The survey included a 6-item Orientation to Life questionnaire as well as a variety of financial questions relating to circumstances and habits. These financial questions were selected based on Summit's experience with over indebted individuals and included both objective and subjective indicators of financial wellbeing.

About the Results

The results of the study showed a very high correlation between an individual's Sense of Coherence and their financial health. An example of the results was that the highest SOC rated consumers had a 32 times lower risk of defaulting on debt obligations than the average.

So significant was the correlation that it was put to use almost immediately by leading credit providers in predicting their clients' future behavior.

Summit went a step further and also identified specific financial behavior and habits that further predicts an individual's vulnerability to financial difficulty, specifically in terms of their ability to identify warning signs and to respond proactively and effectively.

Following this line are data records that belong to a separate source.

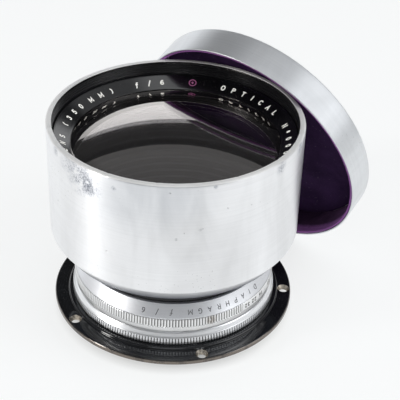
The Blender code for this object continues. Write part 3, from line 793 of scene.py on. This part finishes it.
# Width and strokes of each letter, in letter heights
GLYPHS = {
    'A': (0.70, [[(0, 0), (.35, 1), (.70, 0)], [(.13, .36), (.57, .36)]]),
    'C': (0.66, [arc(.37, .5, .37, .5, 48, 312, 16)]),
    'D': (0.66, [[(0, 0), (0, 1), (.22, 1)] + arc(.22, .5, .44, .5, 90, -90) + [(0, 0)]]),
    'E': (0.54, [[(.54, 1), (0, 1), (0, 0), (.54, 0)], [(0, .52), (.44, .52)]]),
    'G': (0.68, [arc(.37, .5, .37, .5, 52, 318, 16) + [(.68, .42), (.42, .42)]]),
    'H': (0.64, [[(0, 0), (0, 1)], [(.64, 0), (.64, 1)], [(0, .52), (.64, .52)]]),
    'I': (0.02, [[(0, 0), (0, 1)]]),
    'L': (0.50, [[(0, 1), (0, 0), (.50, 0)]]),
    'M': (0.80, [[(0, 0), (0, 1), (.40, .25), (.80, 1), (.80, 0)]]),
    'N': (0.64, [[(0, 0), (0, 1), (.64, 0), (.64, 1)]]),
    'O': (0.72, [arc(.36, .5, .36, .5, 90, 450, 20)]),
    'P': (0.56, [P_STROKE]),
    'R': (0.60, [P_STROKE, [(.30, .52), (.58, 0)]]),
    'S': (0.58, [arc(.29, .75, .26, .25, 40, 270, 10) + arc(.29, .25, .29, .25, 90, -140, 10)]),
    'T': (0.62, [[(0, 1), (.62, 1)], [(.31, 1), (.31, 0)]]),
    'f': (0.52, [[(.50, .96)] + arc(.36, .80, .12, .18, 70, 170, 6) + [(.10, -.12), (0, -.20)],
                 [(.04, .56), (.40, .56)]]),
    '0': (0.56, [arc(.28, .5, .28, .5, 90, 450, 18)]),
    '1': (0.20, [[(0, .78), (.20, 1), (.20, 0)]]),
    '2': (0.54, [arc(.27, .72, .27, .28, 165, -20, 9) + [(0, 0), (.54, 0)]]),
    '3': (0.52, [arc(.25, .76, .24, .24, 150, -80, 9) + arc(.25, .26, .27, .26, 80, -150, 10)]),
    '5': (0.54, [[(.50, 1), (.08, 1), (.03, .56)] + arc(.26, .33, .28, .33, 120, -145)]),
    '6': (0.54, [[(.46, .95)] + arc(.46, .35, .46, .62, 100, 180, 7)
                 + arc(.27, .29, .27, .29, 180, 540, 16)]),
    '8': (0.54, [arc(.27, .75, .23, .25, -90, 270, 14), arc(.27, .26, .27, .26, 90, 450, 16)]),
    '(': (0.20, [arc(.62, .5, .62, .72, 132, 228, 8)]),
    ')': (0.20, [arc(-.42, .5, .62, .72, 48, -48, 8)]),
    '/': (0.46, [[(0, -.12), (.46, 1.08)]]),
    'o': (0.30, [arc(.15, .80, .15, .18, 90, 450, 14), [(0.0, .46), (.30, .46)]]),
}
FILL_ABOVE, FILL_BELOW = 0.02, 0.10     # reach of a stroke above and below the surface, mm


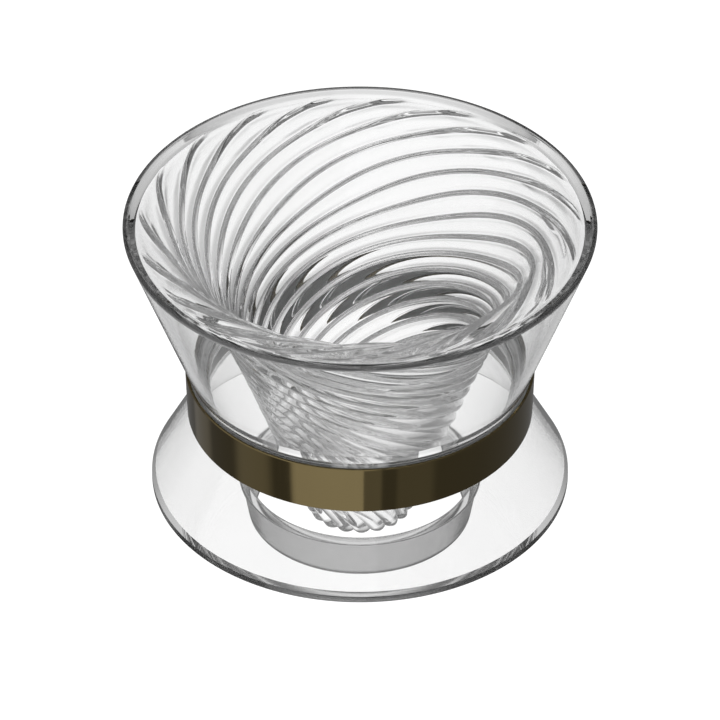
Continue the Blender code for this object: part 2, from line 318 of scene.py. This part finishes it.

Based on the findings, appropriate weights were allocated to different factors to develop an instrument aimed at predicting consumers' ability to manage their personal finances in a healthy and responsible way. This resulted in the development of MoneyEQ.

About the Application

Money EQ assesses consumers' personal competence in handling financial matters. The value applies to various role players, including:

  • Consumers, who will benefit from understanding their own financial sense, thus being aware of potential pitfalls and knowing what to do to minimize their risk of finding themselves in financial difficulty;
  • Employers, who will benefit from information regarding customizing interventions targeted at improving the financial health of their employees;
  • Debt counselors, who will benefit from an increased understanding of their clients' frame of mind and a prediction of the client's ability to take and commit to positive action;
  • Credit providers, who will benefit from knowing their client's ability to act financially responsible, thereby minimizing risk.